(Items from a data source)
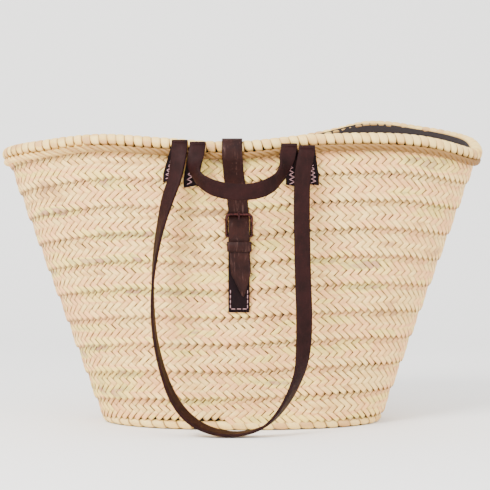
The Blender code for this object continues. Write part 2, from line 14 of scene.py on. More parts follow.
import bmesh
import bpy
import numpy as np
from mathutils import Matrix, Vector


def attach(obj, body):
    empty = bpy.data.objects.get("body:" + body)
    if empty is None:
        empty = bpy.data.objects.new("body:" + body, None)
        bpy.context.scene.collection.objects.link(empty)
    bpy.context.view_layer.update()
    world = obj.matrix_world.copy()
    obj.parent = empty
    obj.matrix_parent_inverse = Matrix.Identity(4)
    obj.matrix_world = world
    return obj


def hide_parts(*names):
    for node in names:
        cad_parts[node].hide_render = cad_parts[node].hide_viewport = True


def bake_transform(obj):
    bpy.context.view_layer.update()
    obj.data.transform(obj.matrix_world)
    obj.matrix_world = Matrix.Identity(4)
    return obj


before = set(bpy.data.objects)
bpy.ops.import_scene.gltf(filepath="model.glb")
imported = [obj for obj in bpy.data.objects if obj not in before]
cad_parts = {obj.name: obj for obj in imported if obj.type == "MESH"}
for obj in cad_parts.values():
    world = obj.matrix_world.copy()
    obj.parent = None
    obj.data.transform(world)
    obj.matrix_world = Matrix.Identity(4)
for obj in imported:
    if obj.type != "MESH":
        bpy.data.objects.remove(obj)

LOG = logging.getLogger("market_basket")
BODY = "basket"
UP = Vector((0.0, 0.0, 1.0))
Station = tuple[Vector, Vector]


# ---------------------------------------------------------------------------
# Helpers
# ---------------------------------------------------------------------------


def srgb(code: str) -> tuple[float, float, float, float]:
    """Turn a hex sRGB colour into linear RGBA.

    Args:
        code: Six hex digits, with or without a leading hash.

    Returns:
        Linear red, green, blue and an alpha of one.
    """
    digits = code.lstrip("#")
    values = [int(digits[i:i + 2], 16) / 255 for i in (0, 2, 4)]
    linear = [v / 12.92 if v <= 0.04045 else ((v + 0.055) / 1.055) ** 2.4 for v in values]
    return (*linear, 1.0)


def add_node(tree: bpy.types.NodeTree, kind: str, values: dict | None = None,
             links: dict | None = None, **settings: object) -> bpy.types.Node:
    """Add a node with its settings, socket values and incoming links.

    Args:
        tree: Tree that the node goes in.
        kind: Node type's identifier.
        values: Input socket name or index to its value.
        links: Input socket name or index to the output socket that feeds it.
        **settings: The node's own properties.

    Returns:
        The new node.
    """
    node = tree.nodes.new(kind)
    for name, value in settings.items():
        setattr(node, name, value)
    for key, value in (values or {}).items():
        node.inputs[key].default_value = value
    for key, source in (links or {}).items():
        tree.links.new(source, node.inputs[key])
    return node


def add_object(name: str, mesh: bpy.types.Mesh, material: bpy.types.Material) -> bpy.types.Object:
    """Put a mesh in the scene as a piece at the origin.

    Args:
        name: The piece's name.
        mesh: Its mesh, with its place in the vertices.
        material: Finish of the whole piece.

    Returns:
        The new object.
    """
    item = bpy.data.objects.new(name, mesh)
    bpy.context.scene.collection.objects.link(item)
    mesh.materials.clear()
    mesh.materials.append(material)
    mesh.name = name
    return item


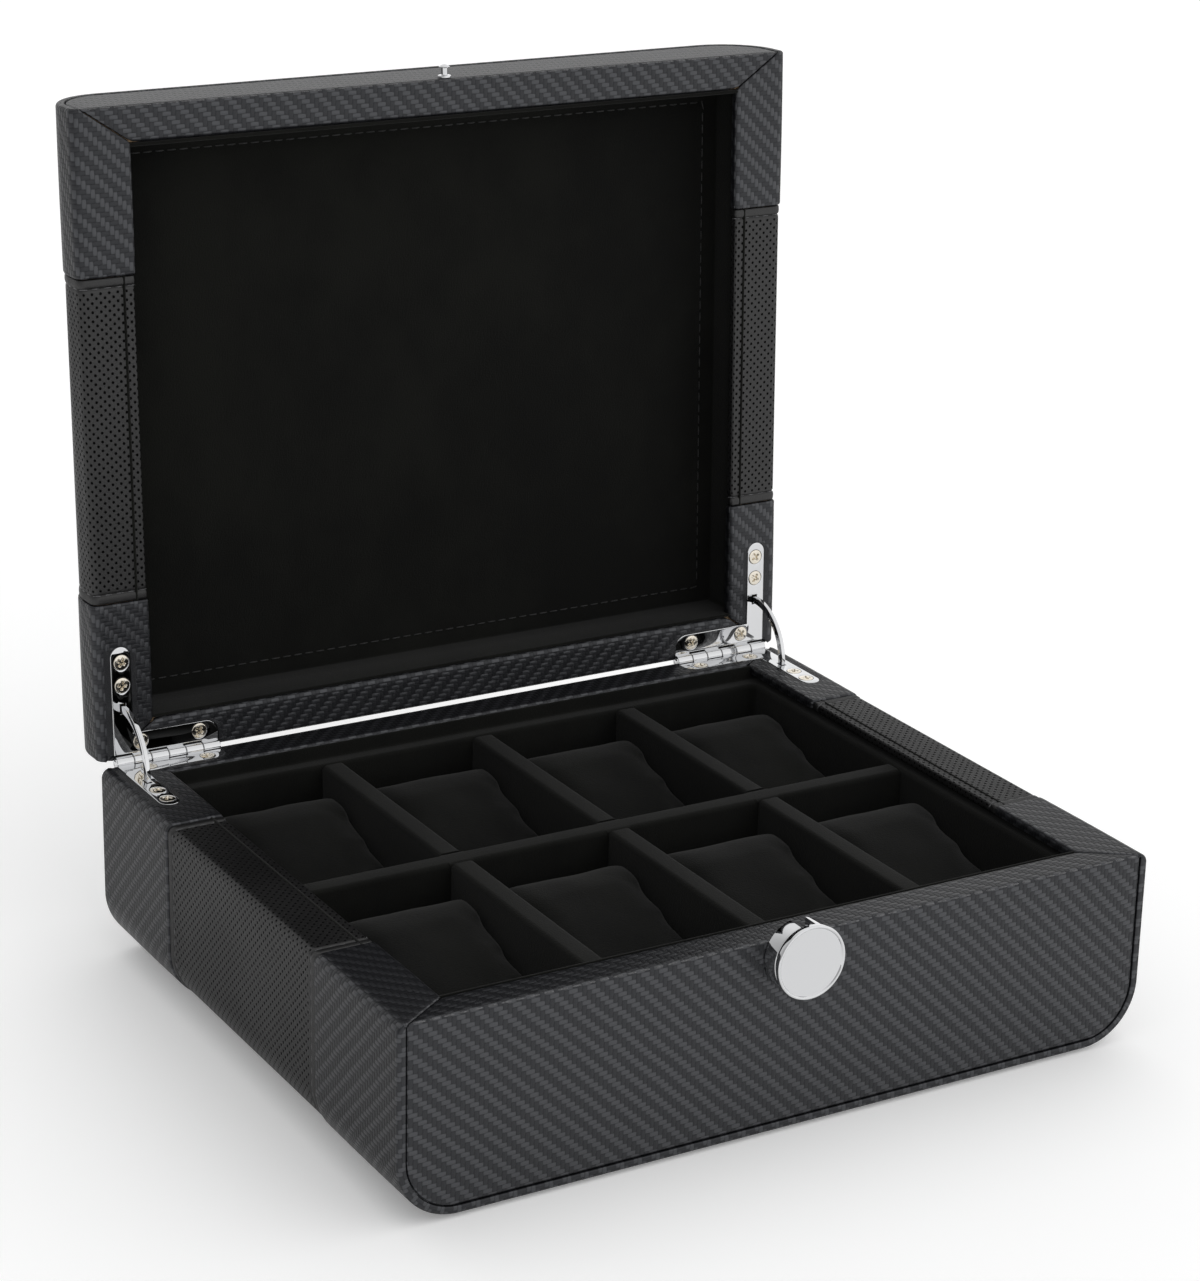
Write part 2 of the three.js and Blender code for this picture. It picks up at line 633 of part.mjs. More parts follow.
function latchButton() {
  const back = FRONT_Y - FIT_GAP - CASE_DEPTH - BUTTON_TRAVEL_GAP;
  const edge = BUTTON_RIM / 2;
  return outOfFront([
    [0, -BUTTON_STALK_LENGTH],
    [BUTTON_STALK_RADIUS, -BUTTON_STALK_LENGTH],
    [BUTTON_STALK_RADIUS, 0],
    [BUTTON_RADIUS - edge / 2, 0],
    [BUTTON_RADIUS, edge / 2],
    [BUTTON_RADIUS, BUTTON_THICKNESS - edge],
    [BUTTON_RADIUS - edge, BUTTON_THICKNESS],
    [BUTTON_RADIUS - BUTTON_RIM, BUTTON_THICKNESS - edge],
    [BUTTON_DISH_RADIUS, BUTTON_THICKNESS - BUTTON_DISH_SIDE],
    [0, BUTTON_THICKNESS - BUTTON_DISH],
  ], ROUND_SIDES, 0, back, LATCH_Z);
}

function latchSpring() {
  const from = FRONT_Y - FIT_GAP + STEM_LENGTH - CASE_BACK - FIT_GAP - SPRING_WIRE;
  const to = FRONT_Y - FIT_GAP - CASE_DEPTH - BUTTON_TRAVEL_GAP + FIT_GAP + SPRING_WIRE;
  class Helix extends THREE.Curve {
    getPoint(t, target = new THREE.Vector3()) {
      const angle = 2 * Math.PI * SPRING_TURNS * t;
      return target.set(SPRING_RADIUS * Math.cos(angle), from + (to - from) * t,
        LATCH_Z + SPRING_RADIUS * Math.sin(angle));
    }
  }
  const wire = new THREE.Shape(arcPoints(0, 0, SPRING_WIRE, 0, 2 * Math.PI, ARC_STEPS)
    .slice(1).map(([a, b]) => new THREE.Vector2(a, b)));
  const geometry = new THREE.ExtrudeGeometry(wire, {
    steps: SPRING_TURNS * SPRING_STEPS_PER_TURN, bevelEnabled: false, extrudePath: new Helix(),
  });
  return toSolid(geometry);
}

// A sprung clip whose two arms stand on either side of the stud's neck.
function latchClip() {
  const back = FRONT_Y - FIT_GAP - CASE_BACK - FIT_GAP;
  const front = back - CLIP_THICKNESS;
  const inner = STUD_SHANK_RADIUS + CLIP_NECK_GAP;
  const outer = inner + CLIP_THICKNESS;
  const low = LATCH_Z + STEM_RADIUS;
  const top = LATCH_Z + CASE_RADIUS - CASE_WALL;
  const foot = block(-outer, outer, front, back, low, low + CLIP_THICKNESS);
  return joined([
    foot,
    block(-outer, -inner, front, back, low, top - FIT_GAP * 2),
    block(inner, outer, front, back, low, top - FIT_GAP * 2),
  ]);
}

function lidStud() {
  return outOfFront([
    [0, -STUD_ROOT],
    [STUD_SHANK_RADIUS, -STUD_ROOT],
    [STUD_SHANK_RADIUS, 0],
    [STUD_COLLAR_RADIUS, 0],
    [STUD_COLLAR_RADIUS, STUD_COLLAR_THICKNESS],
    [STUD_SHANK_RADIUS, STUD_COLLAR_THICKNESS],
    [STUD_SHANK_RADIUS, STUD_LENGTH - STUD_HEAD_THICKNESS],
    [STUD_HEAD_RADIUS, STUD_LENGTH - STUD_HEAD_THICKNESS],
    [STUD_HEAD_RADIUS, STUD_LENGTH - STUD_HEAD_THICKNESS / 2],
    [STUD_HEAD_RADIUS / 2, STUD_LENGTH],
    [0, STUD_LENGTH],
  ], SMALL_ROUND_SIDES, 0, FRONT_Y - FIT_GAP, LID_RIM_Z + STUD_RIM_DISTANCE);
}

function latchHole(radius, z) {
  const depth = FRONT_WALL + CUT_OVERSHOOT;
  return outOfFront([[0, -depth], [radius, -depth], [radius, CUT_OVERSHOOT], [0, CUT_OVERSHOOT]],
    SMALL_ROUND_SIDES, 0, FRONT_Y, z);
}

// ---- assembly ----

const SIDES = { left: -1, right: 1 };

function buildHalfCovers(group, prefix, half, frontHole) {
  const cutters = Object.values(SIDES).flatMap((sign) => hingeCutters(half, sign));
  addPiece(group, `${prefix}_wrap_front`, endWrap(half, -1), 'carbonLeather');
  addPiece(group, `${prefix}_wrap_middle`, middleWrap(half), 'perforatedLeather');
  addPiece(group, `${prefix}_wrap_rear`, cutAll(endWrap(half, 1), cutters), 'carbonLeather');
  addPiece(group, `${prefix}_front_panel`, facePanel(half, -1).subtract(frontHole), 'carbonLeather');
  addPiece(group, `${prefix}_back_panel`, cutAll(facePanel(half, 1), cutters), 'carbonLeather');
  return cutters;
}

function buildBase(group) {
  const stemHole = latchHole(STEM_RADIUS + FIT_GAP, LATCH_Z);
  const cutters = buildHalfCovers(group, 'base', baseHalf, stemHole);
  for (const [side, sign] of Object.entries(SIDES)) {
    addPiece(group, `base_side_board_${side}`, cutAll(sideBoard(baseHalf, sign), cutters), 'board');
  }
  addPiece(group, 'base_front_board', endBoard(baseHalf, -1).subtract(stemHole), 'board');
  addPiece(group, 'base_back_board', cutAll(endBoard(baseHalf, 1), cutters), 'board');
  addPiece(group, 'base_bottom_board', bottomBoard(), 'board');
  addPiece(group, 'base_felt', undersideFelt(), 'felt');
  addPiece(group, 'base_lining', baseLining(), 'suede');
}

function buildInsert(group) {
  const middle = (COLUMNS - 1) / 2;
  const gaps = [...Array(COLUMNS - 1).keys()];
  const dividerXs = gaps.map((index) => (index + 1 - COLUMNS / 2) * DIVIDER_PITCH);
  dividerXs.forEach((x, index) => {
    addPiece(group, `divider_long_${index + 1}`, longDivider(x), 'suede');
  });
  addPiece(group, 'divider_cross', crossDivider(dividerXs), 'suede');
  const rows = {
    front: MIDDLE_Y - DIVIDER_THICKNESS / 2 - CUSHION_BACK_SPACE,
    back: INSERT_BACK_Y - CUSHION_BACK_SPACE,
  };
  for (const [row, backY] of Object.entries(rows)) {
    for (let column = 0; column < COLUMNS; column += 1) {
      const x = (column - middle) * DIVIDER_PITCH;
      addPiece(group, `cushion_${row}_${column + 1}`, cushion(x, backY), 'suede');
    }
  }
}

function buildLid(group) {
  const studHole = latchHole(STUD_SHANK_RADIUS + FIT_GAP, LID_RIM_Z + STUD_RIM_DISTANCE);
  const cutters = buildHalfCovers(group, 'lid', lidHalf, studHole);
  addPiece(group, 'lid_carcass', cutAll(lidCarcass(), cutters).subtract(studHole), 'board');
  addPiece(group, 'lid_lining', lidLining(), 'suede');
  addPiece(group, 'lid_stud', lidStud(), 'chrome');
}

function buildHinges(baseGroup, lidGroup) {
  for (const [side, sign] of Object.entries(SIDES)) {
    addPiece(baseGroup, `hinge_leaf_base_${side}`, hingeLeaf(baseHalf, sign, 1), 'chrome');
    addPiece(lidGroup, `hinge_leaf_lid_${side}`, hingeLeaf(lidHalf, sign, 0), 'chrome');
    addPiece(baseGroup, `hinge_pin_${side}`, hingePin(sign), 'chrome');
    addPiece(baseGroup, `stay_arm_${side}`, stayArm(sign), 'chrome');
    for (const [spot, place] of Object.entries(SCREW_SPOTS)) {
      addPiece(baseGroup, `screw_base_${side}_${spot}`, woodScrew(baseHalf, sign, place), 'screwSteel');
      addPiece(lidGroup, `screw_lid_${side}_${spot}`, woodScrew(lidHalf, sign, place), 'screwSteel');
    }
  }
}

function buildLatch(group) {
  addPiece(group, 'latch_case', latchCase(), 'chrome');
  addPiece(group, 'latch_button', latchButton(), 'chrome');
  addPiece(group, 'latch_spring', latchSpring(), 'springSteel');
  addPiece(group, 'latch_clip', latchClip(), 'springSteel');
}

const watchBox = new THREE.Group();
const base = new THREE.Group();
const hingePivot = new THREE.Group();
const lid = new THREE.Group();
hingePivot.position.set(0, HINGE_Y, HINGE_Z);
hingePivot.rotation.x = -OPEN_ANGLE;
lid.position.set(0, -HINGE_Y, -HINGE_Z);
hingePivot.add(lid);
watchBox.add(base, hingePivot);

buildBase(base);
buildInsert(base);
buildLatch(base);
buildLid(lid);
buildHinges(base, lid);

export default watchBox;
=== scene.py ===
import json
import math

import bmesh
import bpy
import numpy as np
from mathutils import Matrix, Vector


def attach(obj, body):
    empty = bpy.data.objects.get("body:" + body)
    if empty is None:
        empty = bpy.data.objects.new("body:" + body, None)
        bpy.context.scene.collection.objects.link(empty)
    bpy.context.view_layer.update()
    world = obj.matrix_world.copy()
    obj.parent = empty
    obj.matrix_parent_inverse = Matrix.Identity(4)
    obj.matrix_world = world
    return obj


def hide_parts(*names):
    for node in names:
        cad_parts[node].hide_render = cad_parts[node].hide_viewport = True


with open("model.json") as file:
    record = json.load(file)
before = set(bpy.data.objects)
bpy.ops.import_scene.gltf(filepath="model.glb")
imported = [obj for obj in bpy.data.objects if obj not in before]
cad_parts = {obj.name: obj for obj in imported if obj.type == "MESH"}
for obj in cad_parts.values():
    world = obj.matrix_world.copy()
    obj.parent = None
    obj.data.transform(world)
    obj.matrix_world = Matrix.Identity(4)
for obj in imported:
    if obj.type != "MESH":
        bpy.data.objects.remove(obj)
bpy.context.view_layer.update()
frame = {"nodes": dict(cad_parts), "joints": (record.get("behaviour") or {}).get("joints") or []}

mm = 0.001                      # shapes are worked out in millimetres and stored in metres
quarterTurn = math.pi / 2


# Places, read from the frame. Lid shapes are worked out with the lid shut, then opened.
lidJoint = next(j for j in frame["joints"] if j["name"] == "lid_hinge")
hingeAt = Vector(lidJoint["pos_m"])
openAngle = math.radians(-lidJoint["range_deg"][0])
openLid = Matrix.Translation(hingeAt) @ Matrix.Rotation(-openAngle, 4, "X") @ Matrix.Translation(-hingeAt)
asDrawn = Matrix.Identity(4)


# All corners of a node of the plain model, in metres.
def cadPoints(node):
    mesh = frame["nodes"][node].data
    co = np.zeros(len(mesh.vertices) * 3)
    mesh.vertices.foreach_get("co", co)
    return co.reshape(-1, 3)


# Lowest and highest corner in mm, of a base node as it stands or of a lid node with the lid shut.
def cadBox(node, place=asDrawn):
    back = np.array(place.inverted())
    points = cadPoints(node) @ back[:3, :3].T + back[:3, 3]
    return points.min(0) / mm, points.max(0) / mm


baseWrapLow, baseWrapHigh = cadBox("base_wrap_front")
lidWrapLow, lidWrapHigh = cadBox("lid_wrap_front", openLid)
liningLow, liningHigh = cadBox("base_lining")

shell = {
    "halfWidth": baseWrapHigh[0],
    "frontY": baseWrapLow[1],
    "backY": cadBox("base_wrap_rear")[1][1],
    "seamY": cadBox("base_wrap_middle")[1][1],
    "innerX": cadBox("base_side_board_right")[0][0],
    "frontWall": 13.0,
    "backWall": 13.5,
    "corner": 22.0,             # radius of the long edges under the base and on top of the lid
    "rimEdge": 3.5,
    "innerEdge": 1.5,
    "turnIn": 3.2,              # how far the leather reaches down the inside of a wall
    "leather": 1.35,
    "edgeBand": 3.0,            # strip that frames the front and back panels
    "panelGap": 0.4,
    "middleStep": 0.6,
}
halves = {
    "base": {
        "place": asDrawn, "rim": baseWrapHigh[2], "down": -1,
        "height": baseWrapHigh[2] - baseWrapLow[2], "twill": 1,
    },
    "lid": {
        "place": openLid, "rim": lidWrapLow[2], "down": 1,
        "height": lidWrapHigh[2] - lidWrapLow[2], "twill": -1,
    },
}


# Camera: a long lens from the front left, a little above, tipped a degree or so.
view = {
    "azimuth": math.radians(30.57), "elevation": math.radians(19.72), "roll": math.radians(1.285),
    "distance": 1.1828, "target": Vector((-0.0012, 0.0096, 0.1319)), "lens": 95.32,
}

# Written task
Reproduce the lines exactly, from the line that contains "buildBase(base);" through the line that contains "quarterTurn = math.pi / 2", and nothing more.

# Expected answer
buildBase(base);
buildInsert(base);
buildLatch(base);
buildLid(lid);
buildHinges(base, lid);

export default watchBox;
=== scene.py ===
import json
import math

import bmesh
import bpy
import numpy as np
from mathutils import Matrix, Vector


def attach(obj, body):
    empty = bpy.data.objects.get("body:" + body)
    if empty is None:
        empty = bpy.data.objects.new("body:" + body, None)
        bpy.context.scene.collection.objects.link(empty)
    bpy.context.view_layer.update()
    world = obj.matrix_world.copy()
    obj.parent = empty
    obj.matrix_parent_inverse = Matrix.Identity(4)
    obj.matrix_world = world
    return obj


def hide_parts(*names):
    for node in names:
        cad_parts[node].hide_render = cad_parts[node].hide_viewport = True


with open("model.json") as file:
    record = json.load(file)
before = set(bpy.data.objects)
bpy.ops.import_scene.gltf(filepath="model.glb")
imported = [obj for obj in bpy.data.objects if obj not in before]
cad_parts = {obj.name: obj for obj in imported if obj.type == "MESH"}
for obj in cad_parts.values():
    world = obj.matrix_world.copy()
    obj.parent = None
    obj.data.transform(world)
    obj.matrix_world = Matrix.Identity(4)
for obj in imported:
    if obj.type != "MESH":
        bpy.data.objects.remove(obj)
bpy.context.view_layer.update()
frame = {"nodes": dict(cad_parts), "joints": (record.get("behaviour") or {}).get("joints") or []}

mm = 0.001                      # shapes are worked out in millimetres and stored in metres
quarterTurn = math.pi / 2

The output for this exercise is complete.